Problem requirements: Lines after the one containing "---- the pieces" are to be omitted; print exactly each line from the start of the records up to and including it.

Stored rows:
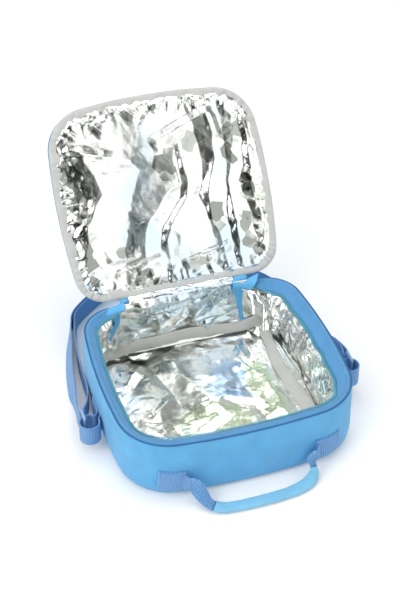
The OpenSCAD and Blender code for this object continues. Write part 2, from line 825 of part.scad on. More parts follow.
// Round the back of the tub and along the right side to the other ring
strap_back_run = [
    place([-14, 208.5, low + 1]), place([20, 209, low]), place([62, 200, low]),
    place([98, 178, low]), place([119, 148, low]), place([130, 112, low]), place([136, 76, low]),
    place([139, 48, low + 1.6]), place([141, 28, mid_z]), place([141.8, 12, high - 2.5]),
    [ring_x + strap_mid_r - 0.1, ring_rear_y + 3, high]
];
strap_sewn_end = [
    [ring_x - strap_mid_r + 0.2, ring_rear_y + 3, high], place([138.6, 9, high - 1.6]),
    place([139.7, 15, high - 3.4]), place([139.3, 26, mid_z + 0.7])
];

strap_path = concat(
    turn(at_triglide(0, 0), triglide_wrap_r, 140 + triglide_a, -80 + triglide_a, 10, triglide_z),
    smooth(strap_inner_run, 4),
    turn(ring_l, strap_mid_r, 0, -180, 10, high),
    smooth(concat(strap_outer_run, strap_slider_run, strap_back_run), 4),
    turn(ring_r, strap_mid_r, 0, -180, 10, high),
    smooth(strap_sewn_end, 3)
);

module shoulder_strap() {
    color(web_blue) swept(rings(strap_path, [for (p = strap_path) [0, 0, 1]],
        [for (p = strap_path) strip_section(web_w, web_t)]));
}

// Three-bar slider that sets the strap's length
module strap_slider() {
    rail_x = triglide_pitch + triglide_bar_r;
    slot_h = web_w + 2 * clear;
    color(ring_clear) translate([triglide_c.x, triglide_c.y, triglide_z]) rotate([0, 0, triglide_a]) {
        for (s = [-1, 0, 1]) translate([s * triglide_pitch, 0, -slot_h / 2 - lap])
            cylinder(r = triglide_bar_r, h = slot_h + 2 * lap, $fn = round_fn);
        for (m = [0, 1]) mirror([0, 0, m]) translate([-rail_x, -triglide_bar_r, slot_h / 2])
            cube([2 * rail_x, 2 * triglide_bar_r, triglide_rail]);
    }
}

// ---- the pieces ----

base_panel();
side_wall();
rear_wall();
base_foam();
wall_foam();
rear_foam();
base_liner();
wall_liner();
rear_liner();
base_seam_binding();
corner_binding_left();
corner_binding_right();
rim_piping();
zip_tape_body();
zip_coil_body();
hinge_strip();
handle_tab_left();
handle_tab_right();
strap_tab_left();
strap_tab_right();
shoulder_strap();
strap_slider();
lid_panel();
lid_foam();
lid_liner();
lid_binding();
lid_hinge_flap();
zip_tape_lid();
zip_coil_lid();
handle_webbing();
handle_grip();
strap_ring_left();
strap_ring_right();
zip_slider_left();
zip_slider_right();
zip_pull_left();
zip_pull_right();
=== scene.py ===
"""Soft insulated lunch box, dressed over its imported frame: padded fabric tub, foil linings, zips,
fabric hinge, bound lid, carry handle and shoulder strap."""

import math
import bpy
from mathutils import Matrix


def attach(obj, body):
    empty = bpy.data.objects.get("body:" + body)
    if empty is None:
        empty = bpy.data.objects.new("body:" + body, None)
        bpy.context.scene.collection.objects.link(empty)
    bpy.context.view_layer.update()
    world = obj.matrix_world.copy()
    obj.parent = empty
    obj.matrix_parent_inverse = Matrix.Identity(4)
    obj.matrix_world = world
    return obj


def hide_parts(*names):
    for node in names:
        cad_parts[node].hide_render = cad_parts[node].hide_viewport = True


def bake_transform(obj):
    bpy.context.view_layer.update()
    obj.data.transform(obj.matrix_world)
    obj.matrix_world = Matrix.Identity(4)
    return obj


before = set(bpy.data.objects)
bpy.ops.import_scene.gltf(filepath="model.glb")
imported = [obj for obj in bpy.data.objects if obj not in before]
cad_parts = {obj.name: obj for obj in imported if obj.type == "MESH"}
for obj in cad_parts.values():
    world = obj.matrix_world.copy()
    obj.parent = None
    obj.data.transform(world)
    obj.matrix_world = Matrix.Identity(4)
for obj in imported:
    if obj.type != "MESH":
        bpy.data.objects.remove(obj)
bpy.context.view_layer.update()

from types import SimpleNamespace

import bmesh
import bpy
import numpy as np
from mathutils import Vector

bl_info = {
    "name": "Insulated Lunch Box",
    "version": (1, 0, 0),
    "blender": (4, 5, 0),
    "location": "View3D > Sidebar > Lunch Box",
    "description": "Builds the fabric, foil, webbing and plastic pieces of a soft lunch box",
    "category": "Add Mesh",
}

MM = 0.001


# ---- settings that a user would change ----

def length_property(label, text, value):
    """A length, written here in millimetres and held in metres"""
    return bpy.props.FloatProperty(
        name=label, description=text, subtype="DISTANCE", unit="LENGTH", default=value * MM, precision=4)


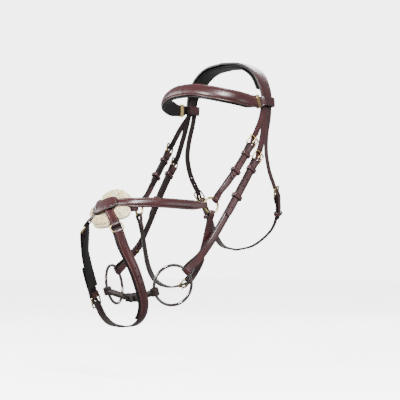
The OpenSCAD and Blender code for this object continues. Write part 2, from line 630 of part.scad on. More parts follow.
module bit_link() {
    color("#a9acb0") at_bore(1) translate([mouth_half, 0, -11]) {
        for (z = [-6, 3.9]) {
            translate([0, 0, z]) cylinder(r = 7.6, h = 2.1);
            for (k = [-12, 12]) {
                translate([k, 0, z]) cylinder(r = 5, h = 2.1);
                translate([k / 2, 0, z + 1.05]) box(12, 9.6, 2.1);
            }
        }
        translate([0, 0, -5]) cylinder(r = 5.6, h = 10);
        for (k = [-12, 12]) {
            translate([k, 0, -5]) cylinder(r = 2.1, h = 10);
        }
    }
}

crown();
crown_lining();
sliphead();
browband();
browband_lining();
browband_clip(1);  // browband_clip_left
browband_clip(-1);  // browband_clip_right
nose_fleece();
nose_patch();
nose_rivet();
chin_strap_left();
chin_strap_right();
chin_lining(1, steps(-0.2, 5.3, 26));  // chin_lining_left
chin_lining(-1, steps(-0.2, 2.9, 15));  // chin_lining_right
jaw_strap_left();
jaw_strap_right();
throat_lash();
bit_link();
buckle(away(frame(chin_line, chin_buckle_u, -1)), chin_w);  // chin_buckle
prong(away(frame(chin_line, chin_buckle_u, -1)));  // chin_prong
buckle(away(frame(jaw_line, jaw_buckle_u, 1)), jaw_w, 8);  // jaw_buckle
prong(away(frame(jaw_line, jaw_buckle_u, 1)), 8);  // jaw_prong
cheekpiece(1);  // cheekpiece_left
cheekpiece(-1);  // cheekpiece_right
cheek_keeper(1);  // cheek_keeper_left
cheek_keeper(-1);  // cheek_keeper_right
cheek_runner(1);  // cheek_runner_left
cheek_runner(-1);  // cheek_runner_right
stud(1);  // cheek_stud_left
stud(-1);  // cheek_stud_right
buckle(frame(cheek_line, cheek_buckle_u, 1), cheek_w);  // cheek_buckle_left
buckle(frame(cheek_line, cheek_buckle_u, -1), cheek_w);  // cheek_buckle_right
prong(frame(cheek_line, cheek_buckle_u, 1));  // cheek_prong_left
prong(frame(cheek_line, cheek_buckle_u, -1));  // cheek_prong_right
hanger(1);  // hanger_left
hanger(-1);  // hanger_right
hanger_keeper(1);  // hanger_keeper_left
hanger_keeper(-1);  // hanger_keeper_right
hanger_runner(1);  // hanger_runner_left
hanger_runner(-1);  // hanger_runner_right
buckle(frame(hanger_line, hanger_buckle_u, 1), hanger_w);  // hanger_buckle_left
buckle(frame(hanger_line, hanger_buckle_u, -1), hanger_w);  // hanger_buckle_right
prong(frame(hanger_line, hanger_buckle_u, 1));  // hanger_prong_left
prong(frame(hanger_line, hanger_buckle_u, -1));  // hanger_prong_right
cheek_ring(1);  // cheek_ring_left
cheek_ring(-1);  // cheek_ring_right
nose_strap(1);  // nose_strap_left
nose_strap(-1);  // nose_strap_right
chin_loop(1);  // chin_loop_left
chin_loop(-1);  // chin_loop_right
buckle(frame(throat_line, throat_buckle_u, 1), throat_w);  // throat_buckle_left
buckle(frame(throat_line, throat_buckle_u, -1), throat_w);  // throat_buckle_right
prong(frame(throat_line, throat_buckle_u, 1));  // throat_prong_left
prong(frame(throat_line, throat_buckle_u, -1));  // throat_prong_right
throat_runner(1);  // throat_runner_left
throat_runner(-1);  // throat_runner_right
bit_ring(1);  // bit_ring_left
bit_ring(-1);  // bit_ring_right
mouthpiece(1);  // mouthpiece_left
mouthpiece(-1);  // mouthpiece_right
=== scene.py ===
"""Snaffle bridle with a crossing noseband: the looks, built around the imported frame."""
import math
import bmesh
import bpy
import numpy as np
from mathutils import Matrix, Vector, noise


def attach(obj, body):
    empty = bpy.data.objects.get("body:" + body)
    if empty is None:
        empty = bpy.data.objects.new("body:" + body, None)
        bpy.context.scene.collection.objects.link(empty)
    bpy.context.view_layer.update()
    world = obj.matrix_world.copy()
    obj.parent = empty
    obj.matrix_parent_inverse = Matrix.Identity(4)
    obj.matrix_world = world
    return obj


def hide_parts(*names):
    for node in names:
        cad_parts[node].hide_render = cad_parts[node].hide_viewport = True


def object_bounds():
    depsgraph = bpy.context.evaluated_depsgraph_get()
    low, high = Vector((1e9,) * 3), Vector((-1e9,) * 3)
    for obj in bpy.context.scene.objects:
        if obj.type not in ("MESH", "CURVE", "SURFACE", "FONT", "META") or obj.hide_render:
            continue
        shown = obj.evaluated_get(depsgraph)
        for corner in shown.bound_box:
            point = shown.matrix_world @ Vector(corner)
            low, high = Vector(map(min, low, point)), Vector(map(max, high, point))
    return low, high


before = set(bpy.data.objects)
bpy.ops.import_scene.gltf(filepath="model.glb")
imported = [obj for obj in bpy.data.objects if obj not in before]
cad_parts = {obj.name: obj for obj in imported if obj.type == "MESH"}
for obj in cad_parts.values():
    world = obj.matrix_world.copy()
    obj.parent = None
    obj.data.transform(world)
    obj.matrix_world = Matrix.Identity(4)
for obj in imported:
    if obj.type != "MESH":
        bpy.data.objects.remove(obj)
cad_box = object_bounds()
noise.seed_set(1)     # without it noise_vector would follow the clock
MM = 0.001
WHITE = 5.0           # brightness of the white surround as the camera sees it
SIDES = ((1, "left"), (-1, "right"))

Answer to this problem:
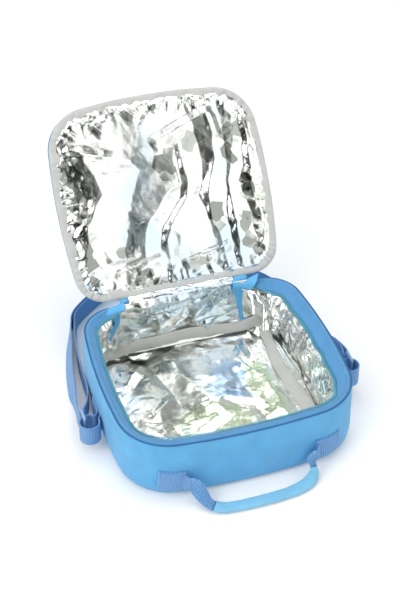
The OpenSCAD and Blender code for this object continues. Write part 2, from line 825 of part.scad on. More parts follow.
// Round the back of the tub and along the right side to the other ring
strap_back_run = [
    place([-14, 208.5, low + 1]), place([20, 209, low]), place([62, 200, low]),
    place([98, 178, low]), place([119, 148, low]), place([130, 112, low]), place([136, 76, low]),
    place([139, 48, low + 1.6]), place([141, 28, mid_z]), place([141.8, 12, high - 2.5]),
    [ring_x + strap_mid_r - 0.1, ring_rear_y + 3, high]
];
strap_sewn_end = [
    [ring_x - strap_mid_r + 0.2, ring_rear_y + 3, high], place([138.6, 9, high - 1.6]),
    place([139.7, 15, high - 3.4]), place([139.3, 26, mid_z + 0.7])
];

strap_path = concat(
    turn(at_triglide(0, 0), triglide_wrap_r, 140 + triglide_a, -80 + triglide_a, 10, triglide_z),
    smooth(strap_inner_run, 4),
    turn(ring_l, strap_mid_r, 0, -180, 10, high),
    smooth(concat(strap_outer_run, strap_slider_run, strap_back_run), 4),
    turn(ring_r, strap_mid_r, 0, -180, 10, high),
    smooth(strap_sewn_end, 3)
);

module shoulder_strap() {
    color(web_blue) swept(rings(strap_path, [for (p = strap_path) [0, 0, 1]],
        [for (p = strap_path) strip_section(web_w, web_t)]));
}

// Three-bar slider that sets the strap's length
module strap_slider() {
    rail_x = triglide_pitch + triglide_bar_r;
    slot_h = web_w + 2 * clear;
    color(ring_clear) translate([triglide_c.x, triglide_c.y, triglide_z]) rotate([0, 0, triglide_a]) {
        for (s = [-1, 0, 1]) translate([s * triglide_pitch, 0, -slot_h / 2 - lap])
            cylinder(r = triglide_bar_r, h = slot_h + 2 * lap, $fn = round_fn);
        for (m = [0, 1]) mirror([0, 0, m]) translate([-rail_x, -triglide_bar_r, slot_h / 2])
            cube([2 * rail_x, 2 * triglide_bar_r, triglide_rail]);
    }
}

// ---- the pieces ----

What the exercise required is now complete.